Of course, all forms of human attempt to unscrew the inscrutable are fascinating and full of interest. The Westerner, however, is a bit troubled when he finds “Love of life on earth” listed among the “ten fetters” which, according to the Buddha, prevent the soul from receiving full freedom and enlightenment. That seems, to our earth-bound and muddied conceptions, a shabby doctrine. Even the most timid tincture of good manners suggests that a life so exciting, so amusing, so painful, so perplexing, and so variously endowed with unearned beauty and amazement deserves at least a courteous gratefulness on our part. Mr. C. E. Montague (if you will allow us to quote him once more), explains what we mean:

Among the mind’s powers is one that comes of itself to many children and artists. It need not be lost, to the end of his days, by any one who has ever had it. This is the power of taking delight in a thing, or rather in anything, everything, not as a means to some other end, but just because it is what it is.... A child in the full health of his mind will put his hand flat on the summer turf, feel it, and give a little shiver of private glee at the elastic firmness of the globe.

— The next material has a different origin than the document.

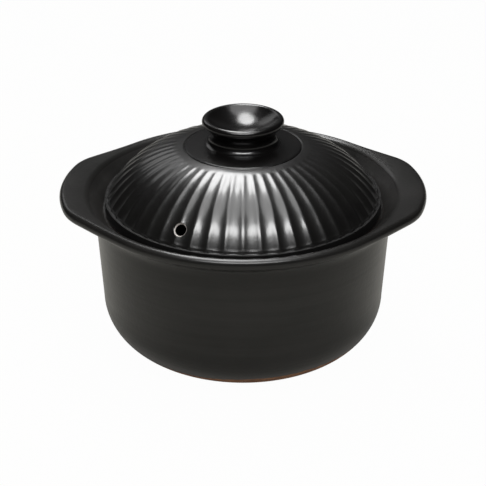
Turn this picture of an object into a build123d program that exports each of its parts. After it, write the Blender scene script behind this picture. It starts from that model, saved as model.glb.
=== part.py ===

He is not thinking how well it will do for some game or to feed sheep upon.... No matter what the things may be, no matter what they are good or no good for, there they are, each with a thrilling unique look and feel of its own, like a face; the iron astringently cool under its paint, the painted wood familiarly warmer, the clod crumbling enchantingly down in the hands, with its little dry smell of the sun and of hot nettles; each common thing a personality marked by delicious differences.

It is this sensuous cheerfulness in mere living, apparently, that the Buddhist would have us cast away. You remember Rupert Brooke’s fine poem The Great Lover. Western students may be pardoned for wondering whether “Love of life on earth,” whatever that life’s miseries, ills, and absurdities, is not too precious to be tossed lightly aside.